O fato de o Brasil ser pentacampeão mundial, de ser o país do Rei Pelé e de tantos gênios do futebol, além da ocupação das praias, várzeas e ruas em torno de uma bola até mesmo de meia, reforça uma imagem que conduz ao exagero.

Outra compreensão equivocada é a do homem cordial, entendida como sinônimo de simples alegria, hospitalidade, boa educação e... passividade. Nada mais falso.

O cordial, na acepção do termo, vem do coração, do predomínio da emoção sobre a razão, não fosse o Brasil desde os tempos coloniais e do Império, assim como do período Republicano, um país repleto de conflitos regionais, como a Sabinada e Canudos, na Bahia, chimangos e maragatos, no Rio Grande do Sul — disputas entre brasileiros que poderiam ser comparadas, guardadas as devidas proporções, às guerras civis dos Estados Unidos ou da Espanha.

Quantos países, nos últimos 30 anos, puseram mais de um milhão de pessoas nas ruas como o Brasil, em 1984, clamando por eleições diretas para Presidente da República?
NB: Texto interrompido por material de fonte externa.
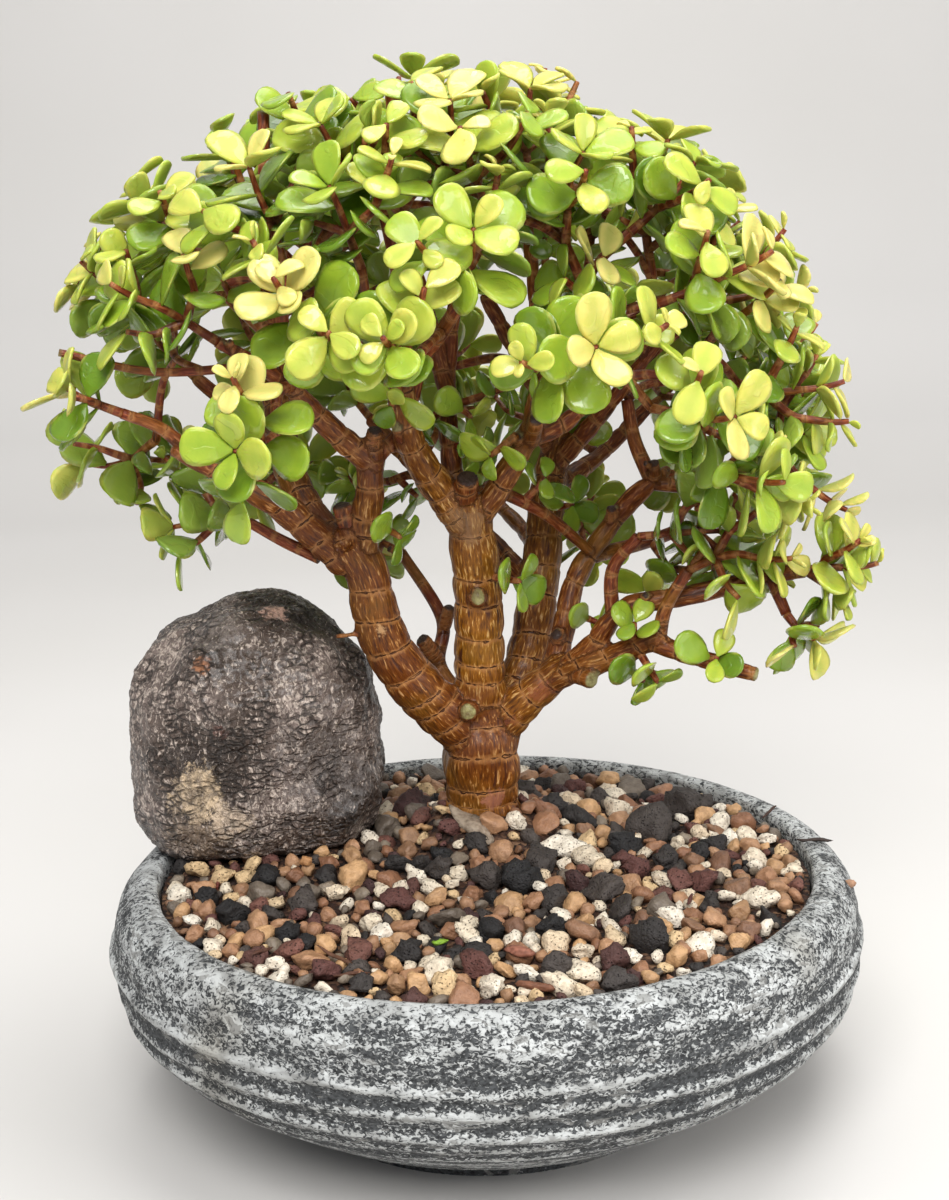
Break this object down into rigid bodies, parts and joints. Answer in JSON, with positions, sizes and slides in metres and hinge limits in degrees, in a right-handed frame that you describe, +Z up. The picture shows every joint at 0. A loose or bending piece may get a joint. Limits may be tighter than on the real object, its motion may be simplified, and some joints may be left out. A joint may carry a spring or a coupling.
{
  "type": "variegated dwarf jade bonsai in a round bowl",
  "caption": "Small succulent bonsai with a stout multi-limbed trunk and a domed crown of round fleshy leaves, potted in gravel in a ridged round cement bowl beside a worn dark stone.",
  "frame": {"origin": "centre of the bowl's flat foot, on the surface that it stands on", "axes": "+Z up the trunk; -Y is the front of the tree; +X is its right side"},
  "size_m": [0.2288, 0.2171, 0.2919],
  "materials": {
    "bowl_cement": "rough unglazed cement, charcoal dry-brushed with white",
    "screen_plastic": "matte",
    "gravel": "rough mixed pumice, fired clay and lava grains",
    "volcanic_stone": "rough, pitted, slightly damp",
    "bark": "satin, ring-scarred, finely fissured",
    "leaf_lime": "waxy leaf, glossy",
    "leaf_green": "waxy leaf, glossy",
    "leaf_cream": "waxy leaf, glossy"
  },
  "bodies": {
    "root": {"bowl": "bowl_cement", "drain_screen_left": "screen_plastic", "drain_screen_right": "screen_plastic", "soil": "gravel", "stone": "volcanic_stone", "trunk_and_branches": "bark", "spray_01": "leaf_lime", "spray_02": "leaf_green", "spray_03": "leaf_cream", "spray_04": "leaf_lime", "spray_05": "leaf_green", "spray_06": "leaf_cream", "spray_07": "leaf_lime", "spray_08": "leaf_green", "spray_09": "leaf_cream", "spray_10": "leaf_lime", "spray_11": "leaf_green", "spray_12": "leaf_cream", "spray_13": "leaf_lime", "spray_14": "leaf_green", "spray_15": "leaf_cream", "spray_16": "leaf_lime", "spray_17": "leaf_green", "spray_18": "leaf_cream", "spray_19": "leaf_lime", "spray_20": "leaf_green", "spray_21": "leaf_cream", "spray_22": "leaf_lime", "spray_23": "leaf_green", "spray_24": "leaf_cream", "spray_25": "leaf_lime", "spray_26": "leaf_green", "spray_27": "leaf_cream", "spray_28": "leaf_lime", "spray_29": "leaf_green", "spray_30": "leaf_cream", "spray_31": "leaf_lime", "spray_32": "leaf_green", "spray_33": "leaf_cream", "spray_34": "leaf_lime", "spray_35": "leaf_green", "spray_36": "leaf_cream", "spray_37": "leaf_lime", "spray_38": "leaf_green", "spray_39": "leaf_cream", "spray_40": "leaf_lime", "spray_41": "leaf_green"}
  },
  "joints": []
}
Ou que, oito anos depois, voltou às ruas para depor o Presidente eleito?

Este Brasil está mais perto do da “Copa das Manifestações” do que o idealizado fora dele.

É preciso, ainda, para ser justo, lembrar que por mais que a FIFA mereça críticas, a entidade não pediu ao Brasil para sediar a Copa, ao contrário, foi o Brasil que se ofereceu e aceitou todas as condições, por mais leoninas que sejam.

Como já diziam nossas avós, o combinado não é caro nem barato.

A verdade é que o Brasil está em vias de fazer um anúncio de si mesmo por 30 dias e corre o sério risco de fazer um mau anúncio, de transformar o dito privilégio de receber o megaevento num tiro a lhe sair pela culatra.

Nada, porém, por contraditório que pareça que deva fazer desistir quem estiver resolvido a torcer por Portugal no Brasil.

Nós, brasileiros, haveremos de saber separar as coisas e receber bem quem nos visitar.

Afinal, torcemos por Cristiano Ronaldo&C.ª no embate contra a Suécia de Ibrahimovic, por mais que tenha sido lá, em Estocolmo, que o Brasil venceu sua primeira Copa, em 1958, e curou o “complexo de vira-lata”.

Os patrícios da pátria-mãe serão muito bem-vindos e sempre haverá uma combuca de tremoços para ser dividida entre copos de cerveja.

E se alguma piada de português chegar ao seu ouvido, não titubeie e pergunte: “Quer dizer que em vez de Pelé é Marin quem comanda a Copa e nós é que somos objeto de anedotas?”

Ou se alguém falar de seu “sotaque”, faça como o imortal Raul Solnado: “Ah, e nós é que temos sotaque?”